Auf der Adamant – Kritik

VoD: In seinem, dieses Jahr mit dem Goldenen Bären der Berlinale ausgezeichneten Dokumentarfilm erkundet Nicolas Philiberts eine auf der Seine schwimmende psychiatrische Tagesklinik.

Das Adamant öffnet sich am Morgen, öffnet seine Türen und Fenster, öffnet seine Holzschotten, wie Augen, die langsam aus dem Schlaf erwachen, öffnet sich am Anfang von Nicolas Philiberts neuem Dokumentarfilm On the Adamant (Sur l’Adamant), öffnet sich für diejenigen, denen oft gesellschaftliche Teilhabe verschlossen bleibt, die hierherkommen wollen, um sich selbst zu öffnen, rauszulassen, was im Kopf so herumschwirrt: welche Sorgen, Gedanken, Assoziationen, Songs, Bilder, Geschichten, Wünsche. Und Philibert öffnet uns einen Zugang zu dieser Tagesklinik, die als Schiff auf der Seine in Paris ankert. Wobei räumliche Klarheit nicht unbedingt die Sache des Films ist, für den dieser Ort eben nicht aus Bug und Heck, Steuerbord und Backbord, Holzplanken und Glas, sondern jenen Menschen besteht, die ihn Tag für Tag beleben.

Menschen, die in Philiberts Film gar nicht immer so leicht in Patienten und Pfleger und Therapeuten geschieden werden können, ohne dass diese Aufteilung dann doch komplett in sich zusammenfällt. Womit das zentrale Prinzip des Adamant aufgegriffen wird: Jede Woche beginnt mit einer Versammlung, die von Patient und Mitarbeiter geleitet wird. Die Neuen werden begrüßt, besprochen, was gestern war, was morgen kommen soll, übersetzt werden die Ideen in Workshops, für die das Adamant immer das passende Zimmer, die richtigen Mittel parat zu haben scheint. So kann man sich hier ausdrücken, von dem Gedanken an Schlumpfmützen erzählen, die irgendwie auch immer mit Püree zusammenhängen, eine Gottesanbeterin malen, die sich für Dinner und Date schick gemacht hat, „Wim Wenders, diesen Halunken“ beschimpfen, weil er das eigene Leben für Paris, Texas als Stoff geklaut hat, ein Filmfestival organisieren und vor allem: immer wieder über all das reden, sich mitteilen, eine Zuhörerschaft bekommen, selbst zuhören und ernst genommen werden, wenn das, was ausgedrückt werden soll, noch ein bisschen Hilfe braucht, eine verständliche Form anzunehmen.
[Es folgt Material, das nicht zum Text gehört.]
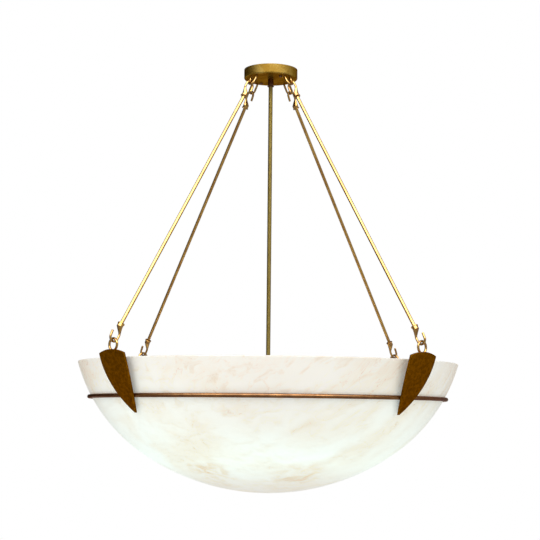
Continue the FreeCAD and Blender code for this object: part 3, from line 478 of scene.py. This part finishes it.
def light_the_studio():
    """Soft light from the left, and the studio that metal shows: a row of high windows in front,
    walls that darken to the left and behind, and the white backdrop straight behind."""
    softbox("key", (-1.5, -2.8, 0.7), STUDIO_MIDDLE, 2.4, 2.0, 38.0, "FFFCF6")
    softbox("fill", (2.2, -2.2, 0.6), STUDIO_MIDDLE, 1.4, 1.6, 15.0, "FFF9EE")
    softbox("back", (0.4, 2.8, 1.0), STUDIO_MIDDLE, 2.0, 1.4, 16.0, "FFFFFF")
    world = bpy.data.worlds.new("studio")
    bpy.context.scene.world = world
    world.use_nodes = True
    tree = world.node_tree
    tree.nodes.clear()
    path = add(tree, "LightPath").outputs
    direction = add(tree, "TexCoord").outputs["Generated"]
    axes = add(tree, "SeparateXYZ", {"Vector": direction}).outputs
    high = add(
        tree,
        "MapRange",
        {"Value": axes["Z"], "From Min": 0.36, "From Max": 0.62, "To Max": WINDOW_LEVEL},
        interpolation_type="SMOOTHSTEP",
    ).outputs["Result"]
    front = add(
        tree,
        "MapRange",
        {"Value": axes["Y"], "From Min": -0.05, "From Max": -0.45},
        interpolation_type="SMOOTHSTEP",
    ).outputs["Result"]
    windows = add(tree, "Math", {0: high, 1: front}, operation="MULTIPLY").outputs[0]
    facing = add(
        tree, "VectorMath", {0: direction, 1: BRIGHT_WALL}, operation="DOT_PRODUCT"
    ).outputs["Value"]
    walls = add(
        tree,
        "MapRange",
        {"Value": facing, "From Min": -1.0, "To Min": WALL_LEVELS[0], "To Max": WALL_LEVELS[1]},
    ).outputs["Result"]
    room = add(tree, "Math", {0: windows, 1: walls}, operation="ADD").outputs[0]
    backdrop = add(
        tree,
        "MapRange",
        {"Value": axes["Y"], "From Min": 0.95, "From Max": 0.995},
        interpolation_type="SMOOTHSTEP",
    ).outputs["Result"]
    level = add(tree, "Math", {0: room, 1: backdrop}, operation="MAXIMUM").outputs[0]
    soft = add(tree, "Background", {"Color": tone("FFFFFF"), "Strength": ROOM_LEVEL})
    studio = add(tree, "Background", {"Color": tone("FFFDF6"), "Strength": level})
    white = add(tree, "Background", {"Color": tone("FFFFFF"), "Strength": 1.0})
    mirrored = add(
        tree,
        "Math",
        {0: path["Is Glossy Ray"], 1: path["Is Transmission Ray"]},
        operation="MAXIMUM",
    ).outputs[0]
    shown = add(
        tree, "MixShader", {"Fac": mirrored, 1: soft.outputs[0], 2: studio.outputs[0]}
    )
    seen = add(
        tree, "MixShader", {"Fac": path["Is Camera Ray"], 1: shown.outputs[0], 2: white.outputs[0]}
    )
    add(tree, "OutputWorld", {"Surface": seen.outputs[0]})


def lay_the_floor():
    """A plain pale floor below the bowl, white in the camera so that it meets the background. Its
    underside is clear, so that the lamp can be seen from below it."""
    half = FLOOR_WIDTH / 2
    mesh = bpy.data.meshes.new("floor")
    corners = [(x * half, y * half, -FLOOR_DROP) for x, y in ((-1, -1), (1, -1), (1, 1), (-1, 1))]
    mesh.from_pydata(corners, [], [(0, 1, 2, 3)])
    floor = bpy.data.objects.new("floor", mesh)
    bpy.context.scene.collection.objects.link(floor)
    made, tree, _ = start("white_paper")
    path = add(tree, "LightPath").outputs
    paper = add(tree, "BsdfDiffuse", {"Color": tone("F2F1EE")})
    glow = add(tree, "Emission", {"Color": tone("FFFFFF"), "Strength": 1.0})
    top = add(
        tree, "MixShader", {"Fac": path["Is Camera Ray"], 1: paper.outputs[0], 2: glow.outputs[0]}
    )
    under = add(tree, "NewGeometry").outputs["Backfacing"]
    clear = add(tree, "BsdfTransparent")
    shader = add(tree, "MixShader", {"Fac": under, 1: top.outputs[0], 2: clear.outputs[0]})
    add(tree, "OutputMaterial", {"Surface": shader.outputs[0]})
    mesh.materials.append(made)


dress_everything()
make_camera()
light_the_studio()
lay_the_floor()
bpy.context.scene.view_settings.view_transform = "Standard"
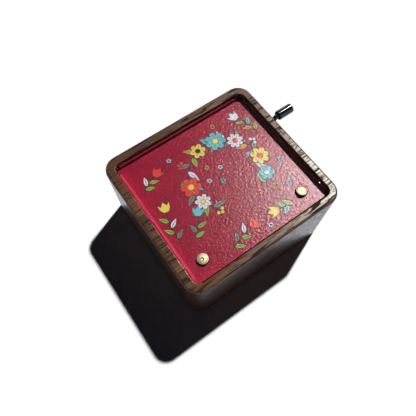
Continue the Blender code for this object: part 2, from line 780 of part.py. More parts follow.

Einschreiben und überschreiben

Die Metafrage des Films: Wie wird er mit seinem Blick auf eine Psychiatrie und ihre Patienten umgehen? Wie markiert der Film sein Wissen um diese unweigerliche Frage? Die Antwort darauf erkundet weniger der Regisseur, als es die Menschen vor der Kamera tun, wenn sie eben darüber reflektieren, vor der Kamera zu sein, erwähnen, dass sie hier wohl alle zu Schauspielern werden, oder gerade nicht für die Kamera performen, sondern direkt entlarven, dass hinter ihr noch ein Regisseur steht, der genauso mal von sich und seinen Haustieren erzählen könnte, wenn er denn schon mal hier ist. Philibert erkundet dafür auf eigene Faust, was eine nachträgliche Schrifttafel mit einer 109-minütigen Filmerfahrung machen kann, wenn er sich abschließend selbst einschreibt mit einer Nachricht, die das Gesehene sogar überschreibt. Die über eine aufs „Kästchen-Ankreuzen beschränkte“ Welt spricht, während es diese Welt des Films ist, in der noch „echte Individuen“ leben. Die verwaltete Gesellschaft ist kein Geheimnis mehr, aber die Patienten des Adamant kurzerhand aus ihr auszugliedern unterläuft entweder die Arbeit, die dieser Ort leistet, ist falsche Romantik oder eben beides. Es ist einer der wenigen Gedanken des Films, die sich mir verschließen.

Der Film steht bis 12.03.2025 in der 3Sat-Mediathek.